El colmo de la infamia de la izquierda americana ha consistido en equiparar a las tribus violentas de radicales de extrema izquierda con los soldados norteamericanos que lucharon contra el nazismo. En todo caso, cabría compararlos con el Ejército de la URSS, que tras vencer a los nazis impuso el Terror comunista en los países del Este. El equivalente, salvando las distancias, de Trump en aquellos días en los que el marxismo era el horizonte de la época serían los pocos que se atrevieron a equiparar la violencia fascista y la antifascista. En la magnífica novela gráfica Logicomix, sobre la vida de Bertrand Russell, unos exaltados de izquierda gritan "¡fascista!" al filósofo inglés porque se declara a favor de la guerra contra Hitler, contra la manipulación frentepopulista del antifascismo estalinista. Antes señálabamos que el símbolo ominoso del totalitarismo es la esvástica. Pero también la hoz y el martillo. Sin embargo, mientras en los países que han sufrido a nazis y comunistas –de Polonia a Hungría, pasando por Chequia– ambos símbolos están irremisiblemente contaminados, en Occidente todavía existe una asimetría entre los crímenes perpetrados en nombre de dichas ideologías sangrientas. A Trump lo comparan con Hitler a pesar de que jamás ha reivindicado ninguna herencia ideológica fascista, mientras que en el Ayuntamiento de Madrid varios concejales vitorean a Lenin y el golpe de Estado bolchevique de 1917 sin que nadie en la izquierda se rasgue las vestiduras, todo lo contrario.

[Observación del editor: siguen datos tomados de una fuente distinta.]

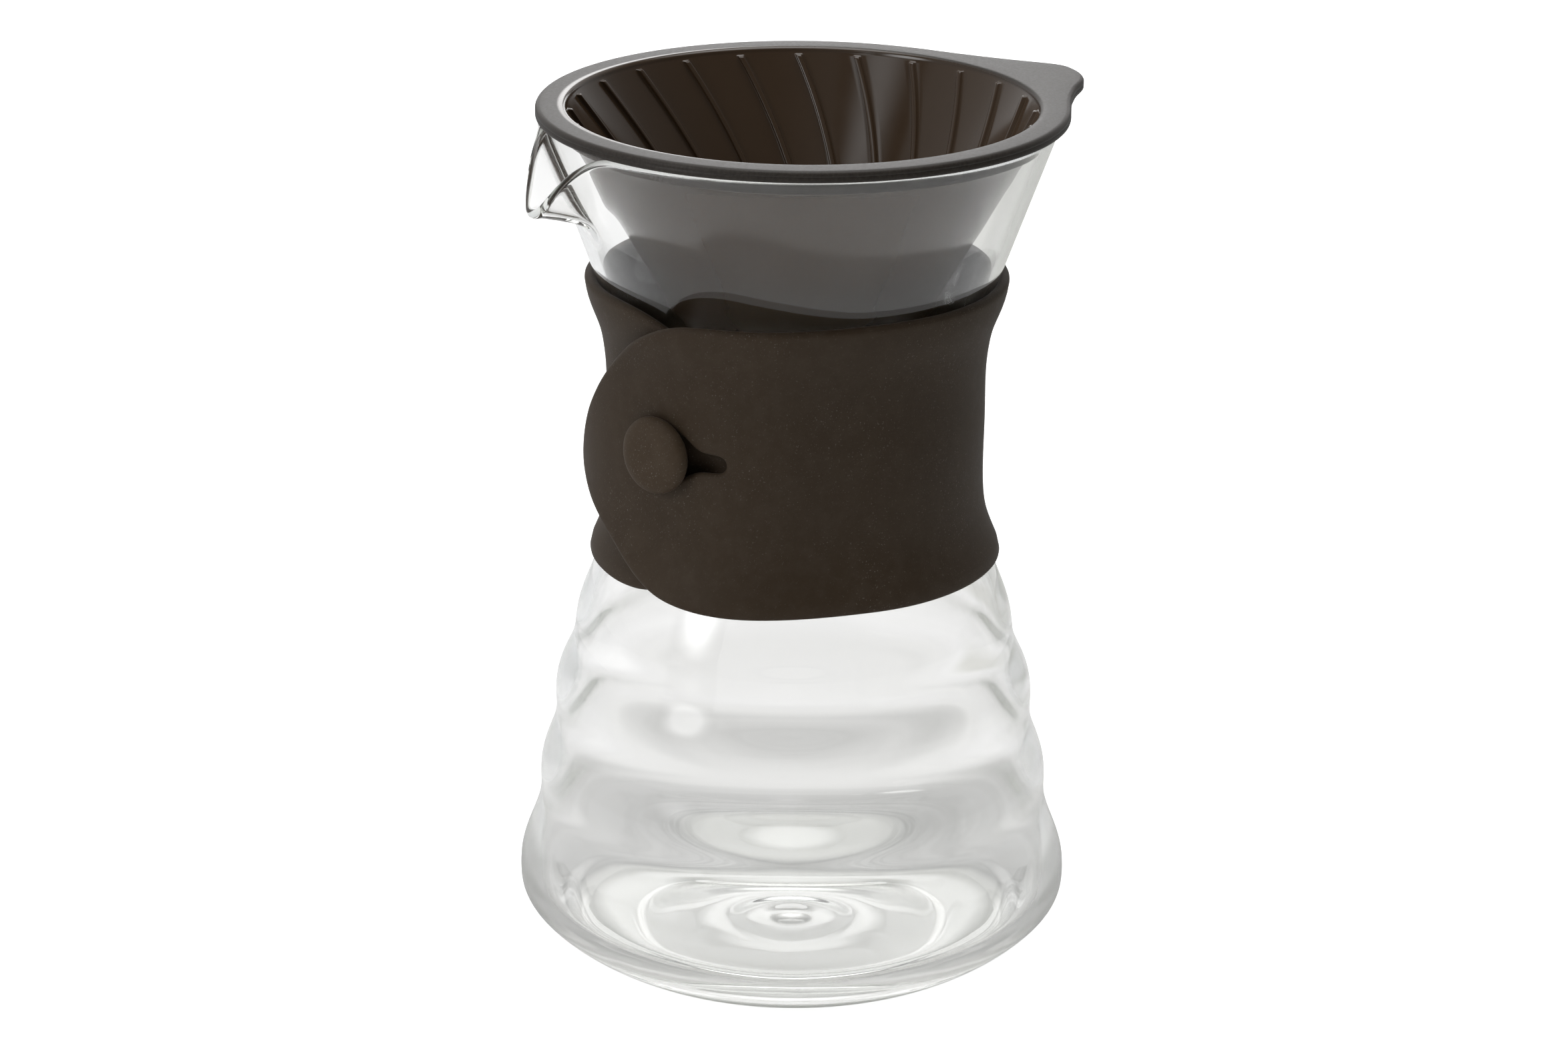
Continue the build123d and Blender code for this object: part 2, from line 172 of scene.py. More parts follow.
# --------------------------------------------------------------------------
# node materials
# --------------------------------------------------------------------------
class Nodes:
    """Short calls for the nodes of a material or a world."""

    def __init__(self, owner, output_kind):
        owner.use_nodes = True
        self.tree = owner.node_tree
        self.tree.nodes.clear()
        self.output = self.node(output_kind)

    def put(self, socket, value):
        """Link a socket to an input, or set the input's plain value."""
        if isinstance(value, bpy.types.NodeSocket):
            self.tree.links.new(value, socket)
        else:
            socket.default_value = value

    def node(self, kind, props=None, **inputs):
        """A node; underscores in input names stand for spaces."""
        node = self.tree.nodes.new(kind)
        for name, value in (props or {}).items():
            setattr(node, name, value)
        for name, value in inputs.items():
            self.put(node.inputs[name.replace("_", " ")], value)
        return node

    def surface(self, shader):
        self.put(self.output.inputs["Surface"], shader.outputs[0])

    def coords(self, kind="Object"):
        return self.node("ShaderNodeTexCoord").outputs[kind]

    def noise(self, vector, scale, detail, rough, distortion=0.0):
        return self.node(
            "ShaderNodeTexNoise", Vector=vector, Scale=scale, Detail=detail,
            Roughness=rough, Distortion=distortion,
        ).outputs["Fac"]

    def ramp(self, factor, stops):
        """Colour ramp; stops are (position, (red, green, blue))."""
        node = self.node("ShaderNodeValToRGB", Fac=factor)
        elements = node.color_ramp.elements
        while len(elements) < len(stops):
            elements.new(0.5)
        for element, (position, color) in zip(elements, stops):
            element.position = position
            element.color = (*color, 1.0)
        return node.outputs["Color"]

    def remap(self, value, span, to=(0.0, 1.0)):
        return self.node(
            "ShaderNodeMapRange", Value=value, From_Min=span[0], From_Max=span[1],
            To_Min=to[0], To_Max=to[1],
        ).outputs["Result"]

    def calc(self, operation, first, second=0.0):
        node = self.node("ShaderNodeMath", {"operation": operation})
        self.put(node.inputs[0], first)
        self.put(node.inputs[1], second)
        return node.outputs[0]

    def axis_distance(self, xyz):
        """Distance from the Z axis, from the outputs of a Separate XYZ node."""
        squares = [self.calc("MULTIPLY", xyz[axis], xyz[axis]) for axis in "XY"]
        return self.calc("SQRT", self.calc("ADD", *squares))

    def mix(self, factor, first, second, data="RGBA", blend="MIX"):
        props = {"data_type": data, "blend_type": blend}
        node = self.node("ShaderNodeMix", props, Factor=factor, A=first, B=second)
        return node.outputs["Result"]

    def mix_shader(self, factor, first, second):
        node = self.node("ShaderNodeMixShader")
        for socket, value in zip(node.inputs, (factor, first.outputs[0], second.outputs[0])):
            self.put(socket, value)
        return node

    def bump(self, height, strength, distance, normal=None):
        node = self.node(
            "ShaderNodeBump", Height=height, Strength=strength, Distance=distance
        )
        if normal is not None:
            self.put(node.inputs["Normal"], normal)
        return node.outputs["Normal"]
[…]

Mientras Trump condena "la violencia de ambos lados", y lamenta el asesinato de la joven activista que militaba entre los que sí se manifestaban pacíficamente contra la extrema derecha, no hay noticias del equivalente en la izquierda.No me consta que ni Obama ni Clinton hayan denunciado una sola vez los ataques de la extrema izquierda en la Universidad norteamericana. Eso sí, el expresidente demócrata tuitea como si fuera Paulo Coelho, encadenando una cita de Nelson Mandela con una fotografía propia en la que aparece junto con unos niños de diversas razas:

Nadie nace odiando a otros a causa del color de su piel, su origen o su religión…

Sin embargo, Obama no se plantó contra la cultura de la violencia que está arraigada en la comunidad afroamericana y que hace que un negro tenga una probabilidad mucho mayor de ser asesinado por otro negro que por un policía o un neonazi, los únicos señalados por el movimiento supremacista negro del Black Lives Matter. Enfrentarse a la verdad en lugar de tuitear como un alma bella es la diferencia entre montar un caballo salvaje o un unicornio.

La campaña contra Trump se desliza por la pendiente resbaladiza que va de la crítica legítima a su talante desaforado o su proteccionismo mercantilista a la demonización y la amenaza física. Trump es casi el único que desafía la hegemonía cultural del "pensamiento Alicia" que denunció Gustavo Bueno, reflejado en mensajes infantiloides como el del tuit de Obama. Si el expresidente representa la quintaesencia de la ideología de la dictadura moralista (que ha instaurado una caza de brujas contra los que piensan en clave liberal) y el político prefabricado según los clichés del marketing diseñado por ingenieros sociales con ínfulas de Big Brother tecnocrático, Trump es el epítome de lo políticamente incorrecto y de la personalidad que no se amedrenta ante los dogmas de la tribu, como el de que la violencia de la extrema izquierda es rechazable pero cabe justificarla en cierta medida (lo que ha llevado a que en nuestro país alguien como Otegi sea tildado como "hombre de paz" y se le hagan entrevistas televisivas en las que se blanquea su pasado terrorista). Del mismo modo que Münzenberg inventó las conferencias culturales como un instrumento de propaganda en las élites, hoy son medios como Washington Post, CNN o New Yorker los que ejercen esa misión de evangelización ideológica y de asalto al poder.

Los panaderos españoles han iniciado una campaña para que nadie pueda decir: "Pan con pan, comida de tontos", demostrando empíricamente que demasiado contacto con el pan puede ser malo para la inteligencia. Hay otro refrán que querría eliminar la izquierda políticamente correcta: "Al pan, pan; y al vino, vino". Ni caso. Llamemos a los antifascistas de extrema izquierda lo que han sido siempre: totalitarios. De esta forma cobra sentido lo que dijo Trump de rechazar la violencia de los "hunos y los hotros" (Unamuno).